As a highly-skilled Mozambican engineer, Ataide Sacramento himself benefited from a scholarship from Eduardo Mondlane University in Maputo to a prestigious engineering training institution in Norway, whose petroleum and governance expertise is in high demand from around the world. “It has completely changed and reshaped my perspective about energy-related development in Mozambique”, admits Ataide Sacramento, speaking on the sidelines of the LNG conference.
Finally, from the Government perspective, optimism is equally high. Also taking part to the Third Deepwater East & Southern Africa Congress 2017, Vasco Correia Nhabinde, national head of the Directorate of Economic & Financial Studies at the Mozambican Ministry of Economy and Finance, states that domestic natural gas consumption is expected to grow by 11% between 2012 and 2040, mainly for electricity generation, citing projections from the U.S. Energy Information Administration (EIA)’s International Energy Outlook 2016 (IEO2016).

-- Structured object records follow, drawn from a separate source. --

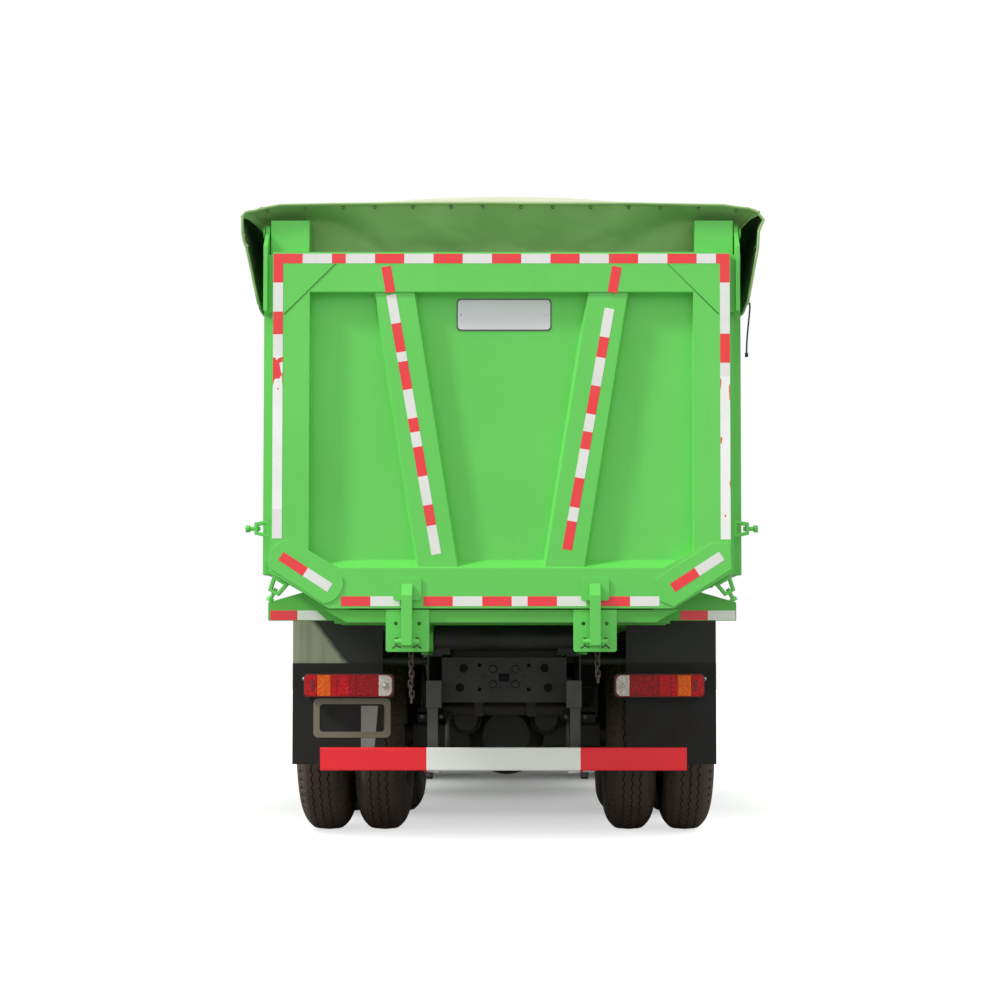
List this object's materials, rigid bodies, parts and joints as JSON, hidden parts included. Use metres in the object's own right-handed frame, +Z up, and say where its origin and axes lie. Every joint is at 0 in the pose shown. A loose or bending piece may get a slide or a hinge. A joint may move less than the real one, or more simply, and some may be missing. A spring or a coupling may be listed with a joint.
{
  "type": "dump truck",
  "caption": "Cab-over tipper truck with twin rear wheels, a ribbed steel load box with a top-hinged tailgate, a cloth cover and a front hoist.",
  "frame": {"origin": "on the ground, midway along the truck's length and width", "axes": "+X to the truck's right, +Y forward, +Z up"},
  "size_m": [2.9, 8.415, 3.5],
  "materials": {
    "tyre_rubber": "dull rubber",
    "wheel_steel": "grey enamel",
    "chassis_black": "satin black enamel",
    "body_green": "satin green enamel",
    "cab_green": "glossy green enamel",
    "cover_cloth": "coated canvas",
    "black_plastic": "grained",
    "flap_rubber": "dull",
    "lamp_red": "clear",
    "lamp_clear": "clear",
    "glass": "tinted",
    "interior_grey": "soft grained",
    "seat_fabric": "woven",
    "tank_aluminium": "brushed",
    "guard_red_white": "reflective bands",
    "hoist_steel": "ground and plated",
    "driveline_grey": "painted casting"
  },
  "bodies": {
    "chassis": {"frame_rails": "chassis_black", "rear_crossmember": "chassis_black", "axles": "chassis_black", "leaf_springs": "chassis_black", "driveline": "driveline_grey", "fuel_tank": "tank_aluminium", "side_equipment": "chassis_black", "exhaust": "chassis_black", "front_bumper": "chassis_black", "headlamps": "lamp_clear", "entry_steps": "chassis_black", "mudguards": "black_plastic", "mudflaps": "flap_rubber", "tail_lamps": "lamp_red", "underrun_guard": "guard_red_white", "tipping_pivot": "chassis_black", "cab_supports": "chassis_black"},
    "tie_rod": {"tie_rod": "chassis_black"},
    "dump_body": {"tub": "body_green", "side_ribs": "body_green", "underframe": "body_green", "rear_frame": "body_green", "lock_plates": "body_green", "cover_sheet": "cover_cloth", "cover_bows": "body_green"},
    "tailgate": {"gate_frame": "body_green", "gate_arms": "body_green"},
    "cab": {"cab_shell": "cab_green", "front_panel": "black_plastic", "cab_glass": "glass", "cab_interior": "interior_grey", "seats": "seat_fabric", "mirrors": "black_plastic", "sun_visor": "black_plastic"},
    "steering_wheel": {"steering_wheel": "black_plastic"},
    "hoist_tube": {"hoist_tube": "chassis_black"},
    "knuckle_left": {"knuckle_left": "chassis_black"},
    "wheel_front_left": {"tyre_front_left": "tyre_rubber", "rim_front_left": "wheel_steel"},
    "wheels_mid_left": {"tyres_mid_left": "tyre_rubber", "rims_mid_left": "wheel_steel"},
    "wheels_rear_left": {"tyres_rear_left": "tyre_rubber", "rims_rear_left": "wheel_steel"},
    "door_left": {"door_left": "cab_green", "door_glass_left": "glass"},
    "knuckle_right": {"knuckle_right": "chassis_black"},
    "wheel_front_right": {"tyre_front_right": "tyre_rubber", "rim_front_right": "wheel_steel"},
    "wheels_mid_right": {"tyres_mid_right": "tyre_rubber", "rims_mid_right": "wheel_steel"},
    "wheels_rear_right": {"tyres_rear_right": "tyre_rubber", "rims_rear_right": "wheel_steel"},
    "door_right": {"door_right": "cab_green", "door_glass_right": "glass"},
    "hoist_stage_1": {"hoist_stage_1": "hoist_steel"},
    "hoist_stage_2": {"hoist_stage_2": "hoist_steel"},
    "hoist_stage_3": {"hoist_stage_3": "hoist_steel"},
    "hoist_stage_4": {"hoist_stage_4": "hoist_steel"}
  },
  "joints": [
    {"name": "body_tilt", "type": "hinge", "parent": "chassis", "child": "dump_body", "pos_m": [0, -3.2975, 1.133], "axis": [1, 0, 0], "range_deg": [0, 48]},
    {"name": "tailgate_swing", "type": "hinge", "parent": "dump_body", "child": "tailgate", "pos_m": [0, -3.9925, 3.233], "axis": [-1, 0, 0], "range_deg": [0, 60]},
    {"name": "cab_tilt", "type": "hinge", "parent": "chassis", "child": "cab", "pos_m": [0, 3.9075, 1], "axis": [-1, 0, 0], "range_deg": [0, 45]},
    {"name": "steer_left", "type": "hinge", "parent": "chassis", "child": "knuckle_left", "pos_m": [-0.88, 2.7075, 0.5625], "axis": [0, 0, 1], "range_deg": [-35, 35]},
    {"name": "spin_front_left", "type": "hinge", "parent": "knuckle_left", "child": "wheel_front_left", "pos_m": [-1.011, 2.7075, 0.5625], "axis": [1, 0, 0], "continuous": true},
    {"name": "spin_mid_left", "type": "hinge", "parent": "chassis", "child": "wheels_mid_left", "pos_m": [-0.895, -1.1175, 0.5625], "axis": [1, 0, 0], "continuous": true},
    {"name": "spin_rear_left", "type": "hinge", "parent": "chassis", "child": "wheels_rear_left", "pos_m": [-0.895, -2.4675, 0.5625], "axis": [1, 0, 0], "continuous": true},
    {"name": "door_left_swing", "type": "hinge", "parent": "cab", "child": "door_left", "pos_m": [-1.214, 3.8205, 1.6], "axis": [0, 0, -1], "range_deg": [0, 65]},
    {"name": "steer_right", "type": "hinge", "parent": "chassis", "child": "knuckle_right", "pos_m": [0.88, 2.7075, 0.5625], "axis": [0, 0, 1], "range_deg": [-35, 35]},
    {"name": "spin_front_right", "type": "hinge", "parent": "knuckle_right", "child": "wheel_front_right", "pos_m": [1.011, 2.7075, 0.5625], "axis": [1, 0, 0], "continuous": true},
    {"name": "spin_mid_right", "type": "hinge", "parent": "chassis", "child": "wheels_mid_right", "pos_m": [0.895, -1.1175, 0.5625], "axis": [1, 0, 0], "continuous": true},
    {"name": "spin_rear_right", "type": "hinge", "parent": "chassis", "child": "wheels_rear_right", "pos_m": [0.895, -2.4675, 0.5625], "axis": [1, 0, 0], "continuous": true},
    {"name": "door_right_swing", "type": "hinge", "parent": "cab", "child": "door_right", "pos_m": [1.214, 3.8205, 1.6], "axis": [0, 0, 1], "range_deg": [0, 65]},
    {"name": "tie_rod_slide", "type": "slide", "parent": "chassis", "child": "tie_rod", "axis": [1, 0, 0], "range_m": [-0.13, 0.13]},
    {"name": "steering_wheel_turn", "type": "hinge", "parent": "cab", "child": "steering_wheel", "pos_m": [-0.7, 3.5875, 1.95], "axis": [0, -0.5, 0.866], "range_deg": [-630, 630]},
    {"name": "hoist_lean", "type": "hinge", "parent": "chassis", "child": "hoist_tube", "pos_m": [0, 1.9, 1.16], "axis": [1, 0, 0], "range_deg": [-1, 30.61]},
    {"name": "hoist_slide_1", "type": "slide", "parent": "hoist_tube", "child": "hoist_stage_1", "axis": [0, 0, 1], "range_m": [-0.005, 1.0466]},
    {"name": "hoist_slide_2", "type": "slide", "parent": "hoist_stage_1", "child": "hoist_stage_2", "axis": [0, 0, 1], "range_m": [-0.005, 1.0466]},
    {"name": "hoist_slide_3", "type": "slide", "parent": "hoist_stage_2", "child": "hoist_stage_3", "axis": [0, 0, 1], "range_m": [-0.005, 1.0466]},
    {"name": "hoist_slide_4", "type": "slide", "parent": "hoist_stage_3", "child": "hoist_stage_4", "axis": [0, 0, 1], "range_m": [-0.005, 1.0466]}
  ],
  "couplings": [
    {"joint": "steer_right", "follows": "steer_left", "ratio": 1},
    {"joint": "tie_rod_slide", "follows": "steer_left", "m_per_rad": 0.19},
    {"joint": "steering_wheel_turn", "follows": "steer_left", "ratio": 18},
    {"joint": "hoist_lean", "follows": "body_tilt", "ratio": 0.61682},
    {"joint": "hoist_slide_1", "follows": "body_tilt", "m_per_rad": 1.2374},
    {"joint": "hoist_slide_2", "follows": "body_tilt", "m_per_rad": 1.2374},
    {"joint": "hoist_slide_3", "follows": "body_tilt", "m_per_rad": 1.2374},
    {"joint": "hoist_slide_4", "follows": "body_tilt", "m_per_rad": 1.2374}
  ]
}
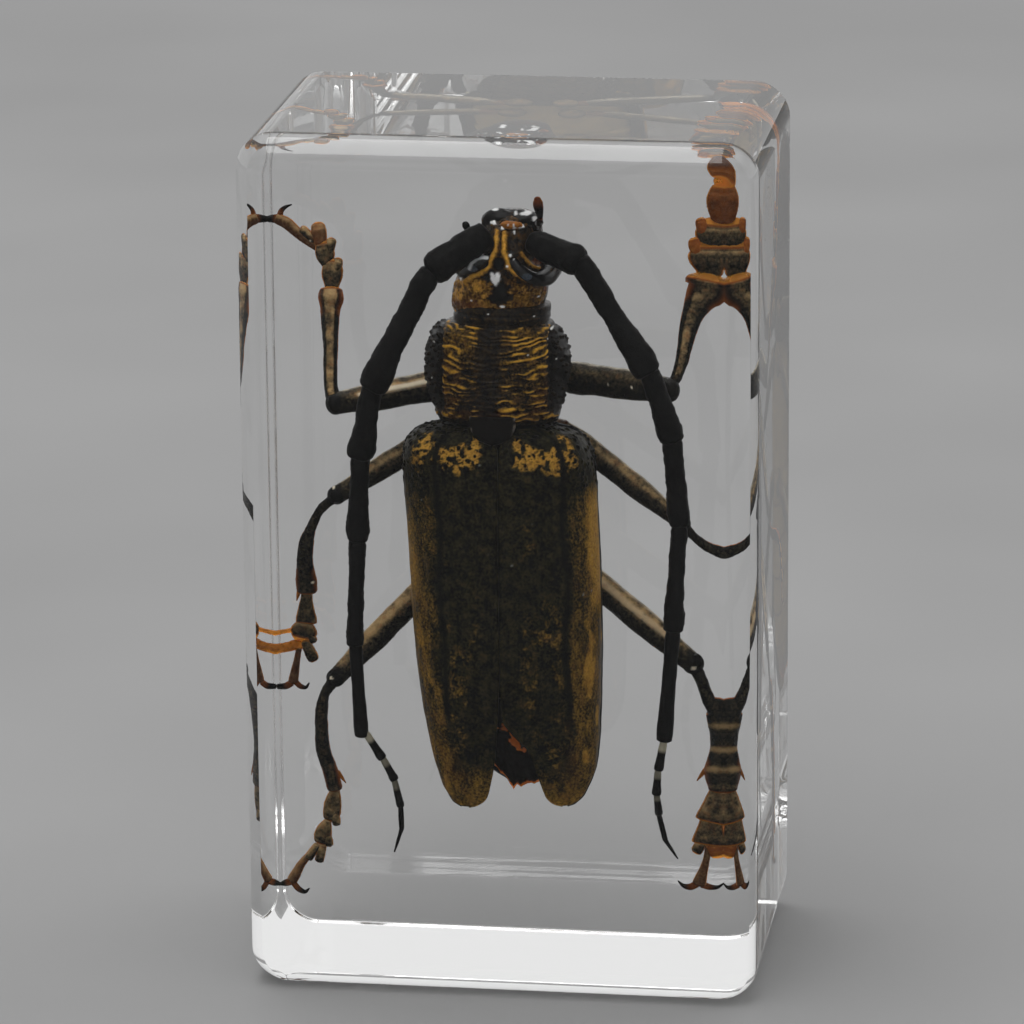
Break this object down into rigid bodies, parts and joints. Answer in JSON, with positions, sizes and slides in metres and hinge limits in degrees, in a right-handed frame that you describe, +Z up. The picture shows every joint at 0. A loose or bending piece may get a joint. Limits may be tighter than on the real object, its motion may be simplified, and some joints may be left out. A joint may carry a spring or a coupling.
{
  "type": "insect in resin block",
  "caption": "Long-horned beetle with its legs and feelers spread, cast in an upright clear resin block with rounded, polished edges.",
  "frame": {"origin": "middle of the block's underside, on the surface it stands on", "axes": "+Z up along the block's height and towards the beetle's head, +X to the right as one faces the beetle's back, +Y through the block's depth from the beetle's back to its belly"},
  "size_m": [0.0428, 0.0266, 0.073],
  "materials": {
    "clear_resin": "clear cast resin, polished",
    "golden_shell": "black-brown shell with golden down in its grooves",
    "belly_shell": "brown shell with thin grey-gold down",
    "wing_case": "black shell mottled with olive-gold down",
    "leg_shell": "olive-brown shell with pale down, orange at the feet",
    "feeler_shell": "dull black, pale at the joints of the whip"
  },
  "bodies": {
    "root": {"resin_front": "clear_resin", "resin_back": "clear_resin", "head": "golden_shell", "pronotum": "golden_shell", "hind_body": "belly_shell", "elytron_left": "wing_case", "elytron_right": "wing_case", "leg_front_left": "leg_shell", "leg_front_right": "leg_shell", "leg_middle_left": "leg_shell", "leg_middle_right": "leg_shell", "leg_hind_left": "leg_shell", "leg_hind_right": "leg_shell", "antenna_left": "feeler_shell", "antenna_right": "feeler_shell"}
  },
  "joints": []
}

“There is indeed a huge opportunity as Mozambique is facing reduced water resources”, observes Vasco Correia Nhabinde. In a separate report, the research organization specialized in agriculture, CGSpace, states that the Zambezi river is certainly a great earner for the countries which border it, in tourism, agriculture and fisheries.
But its waters are being siphoned off for irrigation and hydro-electricity to such an extent that patterns of sedimentation are shifting and reduced water levels are changing ecological and hydrological conditions. Such circumstances de facto pave the way for alternative and cleaner-than-oil energy sources like natural gas.